* **PROBLEM STATEMENT**: What lies from the line containing "const bounds = new" through the line containing "bpy.data.objects.remove(obj)"? Print exactly those lines, with both ends, and no others.

********************

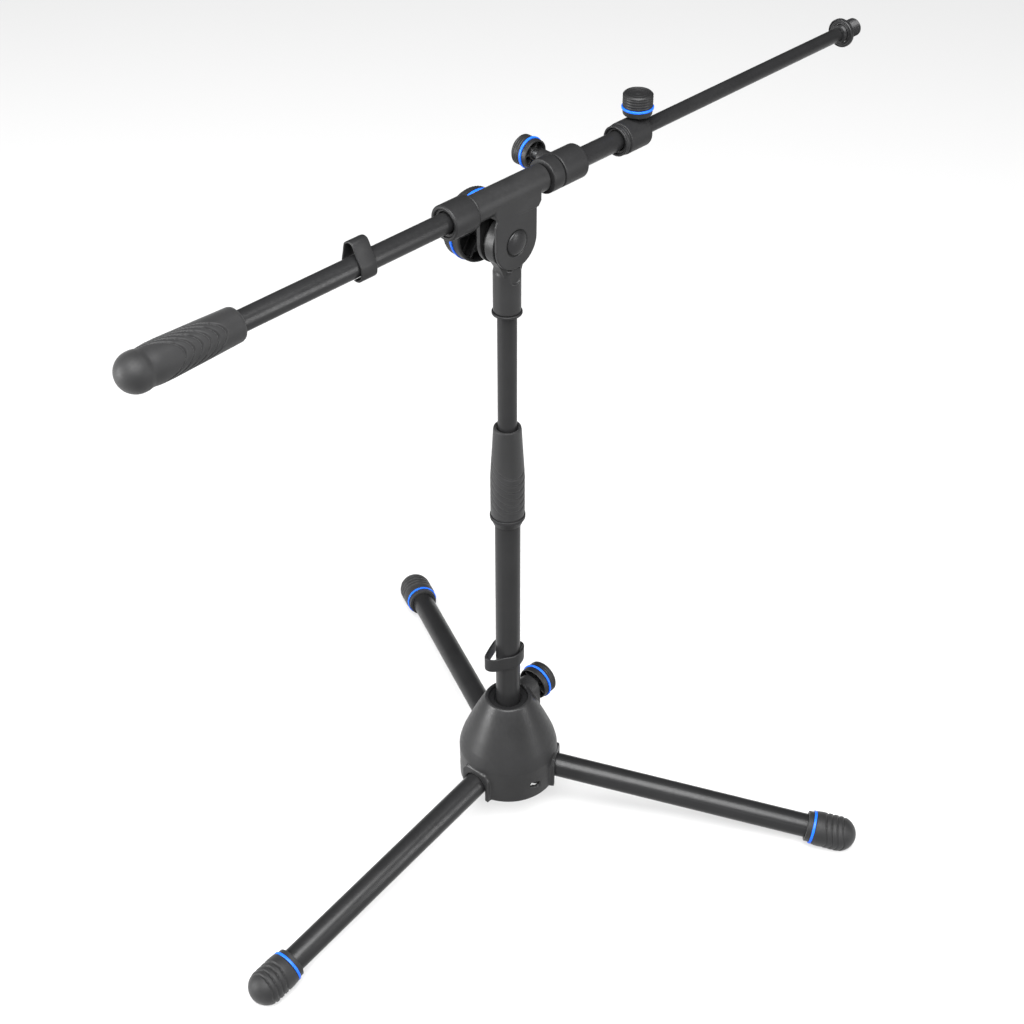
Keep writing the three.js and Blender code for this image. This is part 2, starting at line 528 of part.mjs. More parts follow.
function sleeveFittings() {
  const rear = turned([
    [8.6, REAR_COLLAR.from + 2], [10.8, REAR_COLLAR.from + 2], [10.8, REAR_COLLAR.from],
    [REAR_COLLAR.radius - 0.8, REAR_COLLAR.from], [REAR_COLLAR.radius, REAR_COLLAR.from + 0.8],
    [REAR_COLLAR.radius, REAR_COLLAR.to - GAP], [9.3, REAR_COLLAR.to - GAP], [8.6, REAR_COLLAR.to - 4],
  ]);
  const screwHole = alongY(rod(SCREW_RADIUS + WIDE_GAP, 4, 30, FEW_SIDES)).translate(SLIDE_KNOB_X, 0, 0);
  const boss = alongY(rod(6.5, 11, 24)).translate(SLIDE_KNOB_X, 0, 0);
  const { from, to, radius } = FRONT_COLLAR;
  const front = alongX(turned([
    [8.6, from], [radius, from], [radius, to - 0.8], [radius - 0.8, to], [10.8, to], [10.8, to - 2],
    [8.6, to - 2],
  ]));
  const boomBore = alongX(rod(8.6, FRONT_COLLAR.from - 1, FRONT_COLLAR.to + 1));
  const clampRing = ring(CLAMP_RING.radius, 8.6, CLAMP_RING.from, CLAMP_RING.to);
  return placed([0, 0, BOOM_Z], [0, 0, 0],
    named('rear_collar', alongX(rear), 'plastic'),
    named('clamp_ring', alongX(clampRing), 'plastic'),
    named('front_collar', carved([front, boss], [boomBore, screwHole]), 'plastic'));
}

const boomLiner = () => {
  const liner = alongX(ring(9, BOOM_TUBE.radius + GAP, SLEEVE.from + 1, SLEEVE.to - 1));
  return named('boom_liner', carved([liner], [box([-40, 40], [-0.8, 0.8], [-12, 0])]), 'nylon');
};

// ---------------------------------------------------------------- boom
function boomPieces() {
  const dome = Array.from({ length: 5 }, (_, i) => (Math.PI / 2) * (i / 4))
    .map((turn) => [14.6 * Math.cos(turn), GRIP_END_X + 14.6 - 14.6 * Math.sin(turn)]);
  dome[dome.length - 1][0] = 0;
  const grip = turned([
    [0, BOOM_TUBE_REAR_X - GAP], [BOOM_TUBE.radius + GAP, BOOM_TUBE_REAR_X - GAP],
    [BOOM_TUBE.radius + GAP, GRIP_START_X], [12, GRIP_START_X], [12.8, GRIP_START_X - 2],
    [13.6, GRIP_START_X - 26], [14.6, GRIP_START_X - 60], ...dome,
  ]);
  const tube = ring(BOOM_TUBE.radius, BOOM_TUBE.bore, BOOM_TUBE_REAR_X, BOOM_TUBE_FRONT_X);
  const { from, to, radius } = EXTENSION_COLLAR;
  const shell = turned([
    [BOOM_TUBE.radius + GAP, from + 2], [10.6, from + 2], [10.6, from], [radius - 1.2, from],
    [radius - 0.6, from + 0.6], [radius - 0.6, from + 5], [radius, from + 5.4],
    [radius, to - 0.8], [radius - 0.8, to], [EXTENSION_TUBE.radius + GAP, to],
    [EXTENSION_TUBE.radius + GAP, EXTENSION_BUSH.to + GAP],
    [BOOM_TUBE.radius + GAP, EXTENSION_BUSH.to + GAP],
  ]);
  const boss = rod(5, 12, 15.2, KNOB_SIDES).translate(EXTENSION_KNOB_X, 0, 0);
  const screwHole = rod(SCREW_RADIUS + WIDE_GAP, 3, 20, FEW_SIDES).translate(EXTENSION_KNOB_X, 0, 0);
  return placed([0, 0, BOOM_Z], [0, 0, 0],
    named('boom_tube', alongX(tube), 'powderCoat'),
    named('boom_grip', alongX(grip), 'rubber'),
    named('extension_collar', carved([alongX(shell), boss], [screwHole]), 'plastic'));
}

const boomClip = () => {
  const strip = cableClip(BOOM_CLIP_LINE, BOOM_CLIP_WIDTH).rotateX(Math.PI / 2).rotateZ(-Math.PI / 2);
  return placed([BOOM_CLIP_X, 0, BOOM_Z], [0, 0, 0], named('boom_cable_clip', strip, 'plastic'));
};

const extensionBush = () => {
  const { from, to, radius } = EXTENSION_BUSH;
  const bush = ring(radius, EXTENSION_TUBE.radius + GAP, from, to);
  return placed([0, 0, BOOM_Z], [0, Math.PI / 2, 0], named('extension_bush', bush, 'nylon'));
};

function extensionPieces() {
  const rear = EXTENSION_TUBE_REAR_X;
  const tip = EXTENSION_TUBE_TIP_X;
  const plugRadius = EXTENSION_TUBE.bore - GAP;
  const glideRadius = BOOM_TUBE.bore - GAP;
  const tube = ring(EXTENSION_TUBE.radius, EXTENSION_TUBE.bore, rear, tip);
  const glide = turned([
    [0, rear - 6], [glideRadius, rear - 6], [glideRadius, rear - GAP], [plugRadius, rear - GAP],
    [plugRadius, rear + 10], [0, rear + 10],
  ]);
  const stud = turned([
    [0, tip - 18], [plugRadius, tip - 18], [plugRadius, tip + GAP], [STUD_RADIUS, tip + GAP],
    [STUD_RADIUS, STUD_TIP_X - 1], [STUD_RADIUS - 1, STUD_TIP_X], [0, STUD_TIP_X],
  ]);
  return placed([0, 0, BOOM_Z], [0, Math.PI / 2, 0],
    named('extension_tube', tube, 'powderCoat'),
    named('extension_glide', glide, 'nylon'),
    named('thread_stud', stud, 'blackSteel'));
}

const lockNut = () => {
  const { from, to, radius } = LOCK_NUT;
  const bore = STUD_RADIUS + GAP;
  const nut = turned([
    [bore, from], [radius - 1, from], [radius, from + 1], [radius, to - 1.4], [radius - 1.4, to], [bore, to],
  ]);
  return placed([0, 0, BOOM_Z], [0, Math.PI / 2, 0], named('lock_nut', nut, 'blackSteel'));
};

// ---------------------------------------------------------------- the whole stand
const stand = new THREE.Group();
stand.add(
  hubHousing(), mastGuideBush(), ...legs(), baseKnob(),
  ...lowerMast(), mastClip(), clutchGrip(), clutchCollet(), ...upperMast(),
  headYoke(), socketRim(), frictionWasher('front_friction_washer', FRONT_WASHER),
  frictionWasher('rear_friction_washer', REAR_WASHER), pivotBolt(), tiltKnob(),
  boomSleeve(), sleeveFittings(), placed([0, 0, BOOM_Z], [0, 0, 0], boomLiner()), slideKnob(),
  boomPieces(), boomClip(), extensionKnob(), extensionBush(), extensionPieces(), lockNut(),
);

const bounds = new THREE.Box3().setFromObject(stand, true);
const centre = bounds.getCenter(new THREE.Vector3());
stand.position.set(-centre.x, -centre.y, -bounds.min.z);

const group = new THREE.Group();
group.add(stand);
export default group;
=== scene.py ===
import json
import math

import bpy
import numpy as np
from mathutils import Matrix, Vector


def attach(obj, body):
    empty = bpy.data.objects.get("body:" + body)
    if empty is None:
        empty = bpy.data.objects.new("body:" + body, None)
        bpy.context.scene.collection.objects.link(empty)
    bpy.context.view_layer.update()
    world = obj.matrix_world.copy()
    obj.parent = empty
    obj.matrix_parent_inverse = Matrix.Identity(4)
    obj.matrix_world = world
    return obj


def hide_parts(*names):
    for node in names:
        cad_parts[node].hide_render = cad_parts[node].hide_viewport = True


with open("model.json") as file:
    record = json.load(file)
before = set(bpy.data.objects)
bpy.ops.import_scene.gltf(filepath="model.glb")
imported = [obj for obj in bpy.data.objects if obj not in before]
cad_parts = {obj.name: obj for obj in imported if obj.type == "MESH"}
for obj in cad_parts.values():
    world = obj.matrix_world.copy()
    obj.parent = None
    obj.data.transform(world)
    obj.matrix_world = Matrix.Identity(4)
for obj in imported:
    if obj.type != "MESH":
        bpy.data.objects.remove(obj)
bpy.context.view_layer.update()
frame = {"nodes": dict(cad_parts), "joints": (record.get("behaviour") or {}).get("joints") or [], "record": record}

# ------------------------------------------------------------------ the stand's own frame
# Shapes are drawn in millimetres with the mast axis as Z and the boom along +X, then moved by ORIGIN.
JOINTS = {joint["name"]: joint for joint in frame["joints"]}
MAST = Vector(JOINTS["mast_swivel"]["pos_m"]) * 1000
HEAD = Vector(JOINTS["boom_tilt"]["pos_m"]) * 1000
BOOM = Vector(JOINTS["boom_roll"]["pos_m"]) * 1000
BOOM_Z = 646
PIVOT_Z = 608
ORIGIN = Vector((MAST.x, MAST.y, BOOM.z - BOOM_Z))
LEG_SLOPE = math.radians(8.3)
LEGS = {"back": 63, "left": 183, "right": 303}

PLACE = Matrix.Translation(ORIGIN)
UPRIGHT = Matrix.Identity(4)
ALONG_X = Matrix.Rotation(math.pi / 2, 4, "Y")
ALONG_Y = Matrix.Rotation(-math.pi / 2, 4, "X")
ON_BOOM = Matrix.Translation((0, 0, BOOM_Z)) @ ALONG_X
AT_PIVOT = Matrix.Translation((0, 0, PIVOT_Z)) @ ALONG_Y


def leg_frame(azimuth):
    turn = Matrix.Rotation(math.radians(azimuth), 4, "Z")
    return Matrix.Translation((0, 0, 62)) @ turn @ Matrix.Rotation(math.pi / 2 + LEG_SLOPE, 4, "Y")


# ------------------------------------------------------------------ materials
def finish(name, colour, rough, grain, bump, metal=0.0, gloss=0.12, mottle=0.12, sheen=0.0, wear=0.0):
    """A surface with colour mottling, roughness variation and two sizes of grain in its bump."""
    made = bpy.data.materials.new(name)
    made.use_nodes = True
    nodes, links = made.node_tree.nodes, made.node_tree.links
    shader = nodes["Principled BSDF"]
    shader.inputs["Metallic"].default_value = metal
    shader.inputs["Specular IOR Level"].default_value = gloss
    shader.inputs["Sheen Weight"].default_value = sheen
    shader.inputs["Sheen Roughness"].default_value = 0.5
    where = nodes.new("ShaderNodeTexCoord")

    def noise(size_mm, detail):
        texture = nodes.new("ShaderNodeTexNoise")
        texture.inputs["Scale"].default_value = 1000 / size_mm
        texture.inputs["Detail"].default_value = detail
        links.new(where.outputs["Object"], texture.inputs["Vector"])
        return texture.outputs["Fac"]

    def ramp(source, low, high):
        spread = nodes.new("ShaderNodeMapRange")
        spread.inputs["From Min"].default_value = 0.3
        spread.inputs["From Max"].default_value = 0.7
        spread.inputs["To Min"].default_value = low
        spread.inputs["To Max"].default_value = high
        links.new(source, spread.inputs["Value"])
        return spread.outputs["Result"]

    blotch = noise(26, 4)
    fine = noise(grain, 3)
    coarse = noise(grain * 3.5, 2)
    tint = nodes.new("ShaderNodeMix")
    tint.data_type = "RGBA"
    tint.inputs["A"].default_value = (*[c * (1 - mottle) for c in colour], 1)
    tint.inputs["B"].default_value = (*[min(1, c * (1 + mottle)) for c in colour], 1)
    links.new(ramp(blotch, 0, 1), tint.inputs["Factor"])
    last = tint.outputs["Result"]
    if wear:
        edges = nodes.new("ShaderNodeNewGeometry")
        rubbed = nodes.new("ShaderNodeMapRange")
        rubbed.inputs["From Min"].default_value = 0.53
        rubbed.inputs["From Max"].default_value = 0.6
        rubbed.inputs["To Max"].default_value = wear
        links.new(edges.outputs["Pointiness"], rubbed.inputs["Value"])
        worn = nodes.new("ShaderNodeMix")
        worn.data_type = "RGBA"
        worn.inputs["B"].default_value = (*[min(1, c * 2.2 + 0.01) for c in colour], 1)
        links.new(last, worn.inputs["A"])
        links.new(rubbed.outputs["Result"], worn.inputs["Factor"])
        last = worn.outputs["Result"]
    links.new(last, shader.inputs["Base Color"])
    links.new(ramp(coarse, rough - 0.05, rough + 0.05), shader.inputs["Roughness"])
    relief = nodes.new("ShaderNodeBump")
    relief.inputs["Distance"].default_value = 0.0002
    relief.inputs["Strength"].default_value = bump
    links.new(fine, relief.inputs["Height"])
    links.new(relief.outputs["Normal"], shader.inputs["Normal"])
    return made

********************

* **RESULT OF THE TASK**:
const bounds = new THREE.Box3().setFromObject(stand, true);
const centre = bounds.getCenter(new THREE.Vector3());
stand.position.set(-centre.x, -centre.y, -bounds.min.z);

const group = new THREE.Group();
group.add(stand);
export default group;
=== scene.py ===
import json
import math

import bpy
import numpy as np
from mathutils import Matrix, Vector


def attach(obj, body):
    empty = bpy.data.objects.get("body:" + body)
    if empty is None:
        empty = bpy.data.objects.new("body:" + body, None)
        bpy.context.scene.collection.objects.link(empty)
    bpy.context.view_layer.update()
    world = obj.matrix_world.copy()
    obj.parent = empty
    obj.matrix_parent_inverse = Matrix.Identity(4)
    obj.matrix_world = world
    return obj


def hide_parts(*names):
    for node in names:
        cad_parts[node].hide_render = cad_parts[node].hide_viewport = True


with open("model.json") as file:
    record = json.load(file)
before = set(bpy.data.objects)
bpy.ops.import_scene.gltf(filepath="model.glb")
imported = [obj for obj in bpy.data.objects if obj not in before]
cad_parts = {obj.name: obj for obj in imported if obj.type == "MESH"}
for obj in cad_parts.values():
    world = obj.matrix_world.copy()
    obj.parent = None
    obj.data.transform(world)
    obj.matrix_world = Matrix.Identity(4)
for obj in imported:
    if obj.type != "MESH":
        bpy.data.objects.remove(obj)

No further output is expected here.